Mayday tried to claim that 100,000 people had attended, with the majority using counterfeit tickets, but aerial photos studied by experts at the time estimated the crowd at just 25,000. Furthermore, because the organizers had not collected ticket stubs, they had no proof to back up their counterfeiting claims. Instead, tickets were collected from trash cans around the venue and only 2.2 percent of over 9,000 collected were found to be fakes.
As a result of poor attendance, Mayday’s second ever music festival was their last. With losses in the hundreds of thousands of dollars, Mayday had to declare bankruptcy.
Still, the event was a success from a musical standpoint. As Texas Monthly put it, “The irony of the whole thing is that the show was excellent. The bands performed on schedule and played well. Sound and visibility were better than Sunday Break I.” The magazine could only concluded that it was inaccessibility that killed Sunday Break II.

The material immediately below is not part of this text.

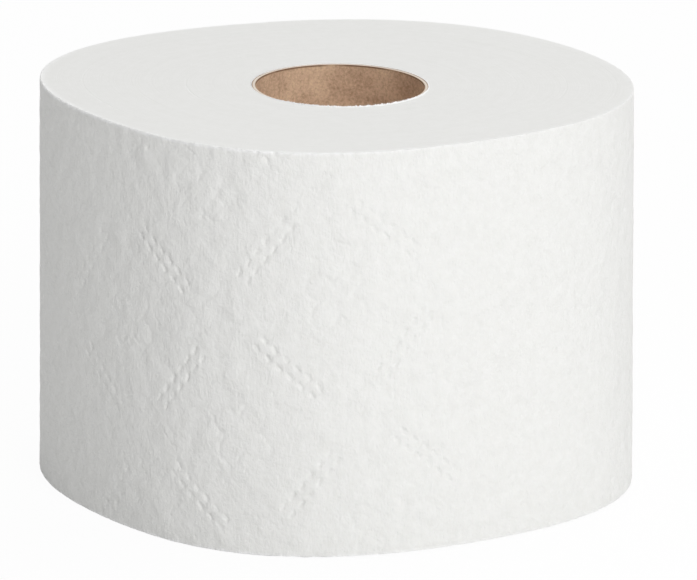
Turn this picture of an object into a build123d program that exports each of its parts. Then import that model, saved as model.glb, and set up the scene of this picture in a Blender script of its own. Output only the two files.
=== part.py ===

The concert left its mark on Steiner Ranch for years to come. Tom Greene said that, “For years after… you couldn’t go 200 feet without finding a little fire pit.” Furthermore, the ranch was dotted with abandoned cars and, said Tom, “There were hippies who came a month ahead of time and camped out on the ranch, and they were still here six months later.”
Most who now live in the area are unfamiliar with this part of Steiner Ranch’s history. Still, the concert was memorable, not only for its music but for its surprises. A plane flew overhead and dropped thousands of coupons for a local business on the crowd. Two babies were born. It was the first known concert to have had it’s protective gate around the stage knocked down from behind, as there were more people backstage than in front of it.
It’s likely not an event that could be replicated today, or welcomed for that matter, as modern residents of Four Points still struggle with the limits of RM 620. There is one aspect of the concert, however, that might inspire a little envy from today’s lovers of classic rock: tickets for the event were just $10 in advance and $12.50 at the gate. For that price, some might consider it worth risking a little traffic and heat stroke.